5) Eu assisti a duas excelentes palestras suas e você mencionou essa frase: “Sim, cada morto deixa um pequeno bem, sua memória, e pede que cuidemos dele” (Jules Michelet), que inclusive é a epígrafe de sua dissertação. Como nós leitores podemos cuidar dessa “memória”?
Nós leitores, pesquisadores, estudiosos, podemos cuidar da memória de diversas formas. Preservando para que outras pessoas tenham acesso, publicando artigos e livros, fazendo palestras, rodas e clubes de leituras. Fazendo pesquisas, visitando bibliotecas, resgatando obras de acervos raros e reeditando, participando de editais e socializando descobertas.
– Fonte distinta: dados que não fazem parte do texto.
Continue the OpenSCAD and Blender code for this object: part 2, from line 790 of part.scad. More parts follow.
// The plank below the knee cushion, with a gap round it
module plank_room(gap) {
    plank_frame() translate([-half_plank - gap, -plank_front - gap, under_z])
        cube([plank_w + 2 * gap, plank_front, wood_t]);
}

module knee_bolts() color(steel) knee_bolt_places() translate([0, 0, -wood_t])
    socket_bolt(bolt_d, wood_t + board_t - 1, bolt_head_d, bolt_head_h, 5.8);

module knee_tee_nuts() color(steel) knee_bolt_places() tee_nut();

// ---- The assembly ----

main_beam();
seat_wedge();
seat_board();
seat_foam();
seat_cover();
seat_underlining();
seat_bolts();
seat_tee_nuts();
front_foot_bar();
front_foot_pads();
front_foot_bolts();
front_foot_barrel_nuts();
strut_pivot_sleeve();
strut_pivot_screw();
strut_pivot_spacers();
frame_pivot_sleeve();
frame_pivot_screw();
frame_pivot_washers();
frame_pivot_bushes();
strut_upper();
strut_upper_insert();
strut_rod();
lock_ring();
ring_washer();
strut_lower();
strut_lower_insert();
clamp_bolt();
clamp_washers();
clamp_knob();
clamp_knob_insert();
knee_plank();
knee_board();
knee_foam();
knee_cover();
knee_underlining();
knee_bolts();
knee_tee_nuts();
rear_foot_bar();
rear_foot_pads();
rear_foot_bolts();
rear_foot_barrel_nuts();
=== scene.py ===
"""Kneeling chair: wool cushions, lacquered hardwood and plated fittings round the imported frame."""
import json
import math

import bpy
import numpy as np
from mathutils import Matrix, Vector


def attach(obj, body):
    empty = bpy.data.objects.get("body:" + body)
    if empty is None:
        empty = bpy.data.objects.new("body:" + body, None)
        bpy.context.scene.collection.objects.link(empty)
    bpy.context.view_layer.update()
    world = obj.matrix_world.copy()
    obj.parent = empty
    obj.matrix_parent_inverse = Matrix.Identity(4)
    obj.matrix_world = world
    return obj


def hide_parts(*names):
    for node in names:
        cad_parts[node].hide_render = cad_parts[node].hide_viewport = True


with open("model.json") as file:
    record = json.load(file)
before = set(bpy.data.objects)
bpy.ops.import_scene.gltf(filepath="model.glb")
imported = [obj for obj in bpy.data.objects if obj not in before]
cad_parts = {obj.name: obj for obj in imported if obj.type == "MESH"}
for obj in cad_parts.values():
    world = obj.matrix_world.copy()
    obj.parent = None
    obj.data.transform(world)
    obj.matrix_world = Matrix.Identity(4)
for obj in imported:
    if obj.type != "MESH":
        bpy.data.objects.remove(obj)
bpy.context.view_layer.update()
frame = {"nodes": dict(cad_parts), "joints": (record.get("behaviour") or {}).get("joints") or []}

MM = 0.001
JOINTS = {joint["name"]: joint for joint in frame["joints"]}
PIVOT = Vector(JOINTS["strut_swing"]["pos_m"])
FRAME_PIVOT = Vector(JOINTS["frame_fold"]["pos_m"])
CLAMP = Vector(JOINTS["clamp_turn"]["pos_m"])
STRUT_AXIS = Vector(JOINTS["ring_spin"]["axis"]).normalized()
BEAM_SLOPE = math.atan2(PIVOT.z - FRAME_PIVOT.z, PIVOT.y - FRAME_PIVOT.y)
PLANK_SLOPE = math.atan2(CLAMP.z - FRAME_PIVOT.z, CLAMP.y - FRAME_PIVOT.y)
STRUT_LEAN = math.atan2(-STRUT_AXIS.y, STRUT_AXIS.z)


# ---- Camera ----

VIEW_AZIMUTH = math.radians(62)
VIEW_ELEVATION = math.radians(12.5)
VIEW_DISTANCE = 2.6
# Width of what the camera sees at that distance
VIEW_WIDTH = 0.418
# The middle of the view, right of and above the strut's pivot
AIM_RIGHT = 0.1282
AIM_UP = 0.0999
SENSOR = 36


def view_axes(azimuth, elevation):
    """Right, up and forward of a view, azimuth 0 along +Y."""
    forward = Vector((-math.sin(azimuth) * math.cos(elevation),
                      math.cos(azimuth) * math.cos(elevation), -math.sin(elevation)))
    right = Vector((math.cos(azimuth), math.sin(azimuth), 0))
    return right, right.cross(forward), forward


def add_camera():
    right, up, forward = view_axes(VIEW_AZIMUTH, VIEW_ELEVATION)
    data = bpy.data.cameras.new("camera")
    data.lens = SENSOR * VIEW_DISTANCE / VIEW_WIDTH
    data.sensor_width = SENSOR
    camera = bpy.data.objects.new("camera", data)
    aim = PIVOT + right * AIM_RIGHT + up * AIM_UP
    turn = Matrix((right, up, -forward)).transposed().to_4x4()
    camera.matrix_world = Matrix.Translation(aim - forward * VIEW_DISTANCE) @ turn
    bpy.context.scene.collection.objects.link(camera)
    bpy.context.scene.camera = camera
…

Não deixar a memória se esvair e perecer, dando voz para que ela saia da obscuridade. Certa vez a esposa do neto de Anna Nogueira disse que haverá um dia em que ninguém se lembrará mais dela, e eu retruquei dizendo que enquanto eu viver ela sempre será lembrada.
6) Que mensagem você poderia deixar para os leitores / leitoras e também para aqueles que ainda não descobriam a importância de falar e debater sobre Literatura produzida por mulheres?
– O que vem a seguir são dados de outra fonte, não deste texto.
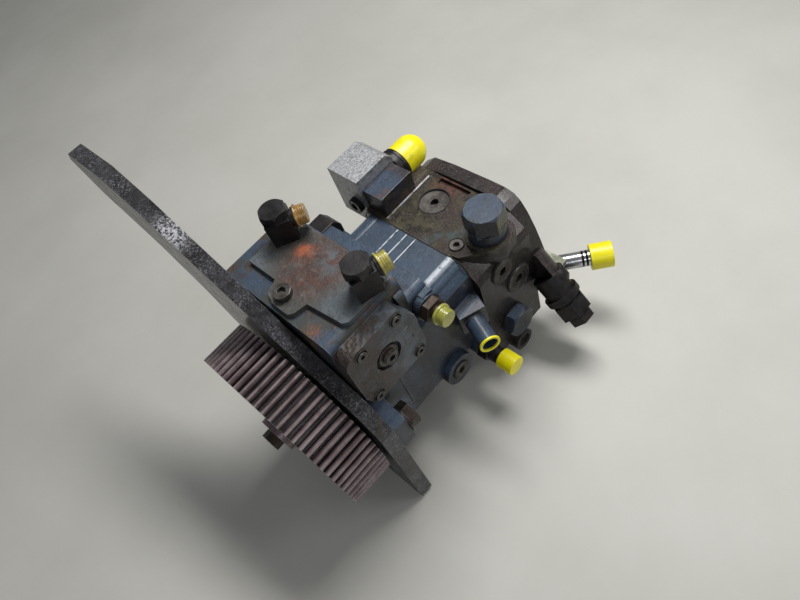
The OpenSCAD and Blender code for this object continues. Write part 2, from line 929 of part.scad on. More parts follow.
module far_elbow() {
  color("dimgray") difference() {
    union() {
      along_y(72, 22) polygon([[110, 40], [110, 72], [116, 80], [133, 80], [140, 70], [140, 40]]);
      ycyl(125, 94, 58, 13, 7);
    }
    ycyl(125, 80, 58, 7, 24);
  }
}

adapter_plate();
pump_housing();
flange_bolts();
flange_washers();
control_cover();
control_cover_screw();
control_spool();
near_servo_cover();
far_servo_cover();
servo_cover_screws();
stroke_limit_screws();
stroke_limit_nuts();
stroking_piston();
swashplate();
cradle_bearings();
drive_shaft();
drive_gear();
gear_washer();
gear_bolt();
bearing_inner_races();
bearing_outer_races();
front_rollers();
rear_rollers();
cylinder_block();
pistons();
slippers();
retaining_plate();
block_spring();
ball_guide();
valve_plate();
port_plate();
port_plate_screws();
housing_gasket();
relief_plugs();
relief_cartridges();
socket_plugs();
charge_housing();
charge_inner_rotor();
charge_outer_rotor();
charge_housing_screws();
port_block_a();
flange_block_a();
flange_block_screws();
flange_block_b();
tube_b();
port_caps();
port_collar_a();
rear_fitting();
rear_fitting_plug();
drain_fitting();
drain_ring();
low_fitting();
gauge_fitting();
gauge_cap();
control_elbows();
control_elbow_bolts();
control_caps();
far_elbow();
shaft_seal();
seal_ring();
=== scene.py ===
import math

import bmesh
import bpy
from mathutils import Matrix, Vector


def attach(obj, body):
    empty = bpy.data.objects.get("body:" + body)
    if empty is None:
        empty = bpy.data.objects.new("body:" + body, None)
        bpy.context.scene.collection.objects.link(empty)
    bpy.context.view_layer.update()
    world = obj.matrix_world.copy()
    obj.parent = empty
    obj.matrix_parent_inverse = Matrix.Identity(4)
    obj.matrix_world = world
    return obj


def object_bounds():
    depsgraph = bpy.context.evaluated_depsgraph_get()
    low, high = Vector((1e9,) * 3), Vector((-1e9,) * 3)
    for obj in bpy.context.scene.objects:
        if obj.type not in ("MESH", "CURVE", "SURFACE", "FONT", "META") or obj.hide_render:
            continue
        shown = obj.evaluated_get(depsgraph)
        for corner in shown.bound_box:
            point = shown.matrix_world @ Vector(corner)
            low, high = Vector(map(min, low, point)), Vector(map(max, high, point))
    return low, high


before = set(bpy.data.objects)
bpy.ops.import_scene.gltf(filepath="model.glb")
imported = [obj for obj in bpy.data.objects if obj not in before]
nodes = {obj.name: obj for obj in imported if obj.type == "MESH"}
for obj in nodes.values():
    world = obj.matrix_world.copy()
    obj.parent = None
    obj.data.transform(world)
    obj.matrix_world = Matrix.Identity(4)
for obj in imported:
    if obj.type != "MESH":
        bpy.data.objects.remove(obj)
cad_box = [list(v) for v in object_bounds()]


# ---- colours and node helpers --------------------------------------------------------

def srgb(r, g, b):
    def f(c):
        c = c / 255
        return c / 12.92 if c <= 0.04045 else ((c + 0.055) / 1.055) ** 2.4
    return (f(r), f(g), f(b), 1.0)


class Mat:
    """A principled material whose inputs are built from procedural nodes in object space."""

    def __init__(self, name):
        self.m = bpy.data.materials.new(name)
        self.m.use_nodes = True
        self.t = self.m.node_tree
        self.t.nodes.clear()
        self.out = self.t.nodes.new("ShaderNodeOutputMaterial")
        self.b = self.t.nodes.new("ShaderNodeBsdfPrincipled")
        self.t.links.new(self.b.outputs[0], self.out.inputs[0])
        self.co = self.t.nodes.new("ShaderNodeTexCoord").outputs["Object"]

    def put(self, socket, value):
        if isinstance(value, bpy.types.NodeSocket):
            self.t.links.new(value, socket)
        else:
            socket.default_value = value

    def math(self, op, a, b=0.5, clamp=False):
        n = self.t.nodes.new("ShaderNodeMath")
        n.operation = op
        n.use_clamp = clamp
        self.put(n.inputs[0], a)
        self.put(n.inputs[1], b)
        return n.outputs[0]

    def stretch(self, scale):
        n = self.t.nodes.new("ShaderNodeMapping")
        self.put(n.inputs["Vector"], self.co)
        n.inputs["Scale"].default_value = scale
        return n.outputs[0]

    def noise(self, scale, detail=6, rough=0.6, lo=0.35, hi=0.65, vec=None, distortion=0.0):
        n = self.t.nodes.new("ShaderNodeTexNoise")
        n.inputs["Scale"].default_value = scale
        n.inputs["Detail"].default_value = detail
        n.inputs["Roughness"].default_value = rough
        n.inputs["Distortion"].default_value = distortion
        self.put(n.inputs["Vector"], self.co if vec is None else vec)
        return self.step(n.outputs[0], lo, hi)

    def step(self, value, lo, hi, a=0.0, b=1.0):
        n = self.t.nodes.new("ShaderNodeMapRange")
        n.interpolation_type = "SMOOTHSTEP"
        self.put(n.inputs["Value"], value)
        n.inputs["From Min"].default_value = lo
        n.inputs["From Max"].default_value = hi
        n.inputs["To Min"].default_value = a
        n.inputs["To Max"].default_value = b
        return n.outputs[0]

    def voronoi(self, scale, lo, hi):
        n = self.t.nodes.new("ShaderNodeTexVoronoi")
        n.inputs["Scale"].default_value = scale
        self.put(n.inputs["Vector"], self.co)
        return self.step(n.outputs["Distance"], lo, hi)

    def mix(self, fac, a, b):
        n = self.t.nodes.new("ShaderNodeMix")
        n.data_type = "RGBA"
        self.put(n.inputs["Factor"], fac)
        self.put(n.inputs[6], a)
        self.put(n.inputs[7], b)
        return n.outputs[2]

    def edge(self, radius, lo=0.02, hi=0.25):
        """1 along convex and concave edges within the radius, 0 on flat faces."""
        bev = self.t.nodes.new("ShaderNodeBevel")
        bev.samples = 6
        bev.inputs["Radius"].default_value = radius
        geo = self.t.nodes.new("ShaderNodeNewGeometry")
        dot = self.t.nodes.new("ShaderNodeVectorMath")
        dot.operation = "DOT_PRODUCT"
        self.put(dot.inputs[0], bev.outputs[0])
        self.put(dot.inputs[1], geo.outputs["Normal"])
        return self.step(self.math("SUBTRACT", 1.0, dot.outputs["Value"]), lo, hi)

    def axis(self, k, lo, hi):
        """0 below lo and 1 above hi along the object's x, y or z, in metres."""
        n = self.t.nodes.new("ShaderNodeSeparateXYZ")
        self.put(n.inputs[0], self.co)
        return self.step(n.outputs[k], lo, hi)

    def spot(self, centre, r0, r1):
        """1 inside r0 metres of the centre, 0 outside r1."""
        n = self.t.nodes.new("ShaderNodeVectorMath")
        n.operation = "DISTANCE"
        self.put(n.inputs[0], self.co)
        n.inputs[1].default_value = centre
        return self.step(n.outputs["Value"], r0, r1, 1.0, 0.0)

    def place(self, k):
        """The object's x, y or z in metres."""
        n = self.t.nodes.new("ShaderNodeSeparateXYZ")
        self.put(n.inputs[0], self.co)
        return n.outputs[k]

    def band(self, value, centre, half, soft):
        """1 where the value is within half of the centre, 0 beyond half + soft."""
        away = self.math("ABSOLUTE", self.math("SUBTRACT", value, centre))
        return self.step(away, half, half + soft, 1.0, 0.0)

    def facing(self, k, lo, hi):
        """0 where the world normal's x, y or z is lo, 1 where it is hi, smooth between."""
        n = self.t.nodes.new("ShaderNodeSeparateXYZ")
        geo = self.t.nodes.new("ShaderNodeNewGeometry")
        self.put(n.inputs[0], geo.outputs["Normal"])
        return self.step(n.outputs[k], lo, hi)

    def bump(self, height, strength, distance):
        n = self.t.nodes.new("ShaderNodeBump")
        n.inputs["Strength"].default_value = strength
        n.inputs["Distance"].default_value = distance
        self.put(n.inputs["Height"], height)
        prev = self.b.inputs["Normal"]
        if prev.is_linked:
            self.put(n.inputs["Normal"], prev.links[0].from_socket)
        self.put(prev, n.outputs[0])

    def finish(self, color, rough, metal=0.0, spec=0.5, coat=0.0, coat_rough=0.2):
        self.put(self.b.inputs["Base Color"], color)
        self.put(self.b.inputs["Roughness"], rough)
        self.put(self.b.inputs["Metallic"], metal)
        self.b.inputs["Specular IOR Level"].default_value = spec
        self.b.inputs["Coat Weight"].default_value = coat
        self.b.inputs["Coat Roughness"].default_value = coat_rough
        return self.m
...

Estudar, escrever e falar sobre a literatura de autoria feminina é ecoar pensamentos e histórias que foram invisibilizadas somente pelo fato de serem mulheres. A reescrita da historiografia literária é um dever que deve ser exercitado de forma urgente, porque não podemos perpetuar um cânone que dá voz somente a elite, aos brancos e aos homens que estão eternizados porque foram eles que estavam no poder. Que tinham o poder e o direito de ler, estudar, escrever, publicar. Agora vamos dá voz aos silenciados que foram apagados da história por serem considerados minorias e que por isso não tinham voz e nem vez. As mulheres sempre participaram da história, dos movimentos sociais, intelectuais e culturais, mas que ao invés de serem participes foram apresentadas somente como coadjuvantes isso quando eram conhecidas.
Vamos agora fazer com que essas mulheres que nos antecederam sejam reconhecidas e valorizadas por suas ideias e por suas obras que merecem ser eternizadas.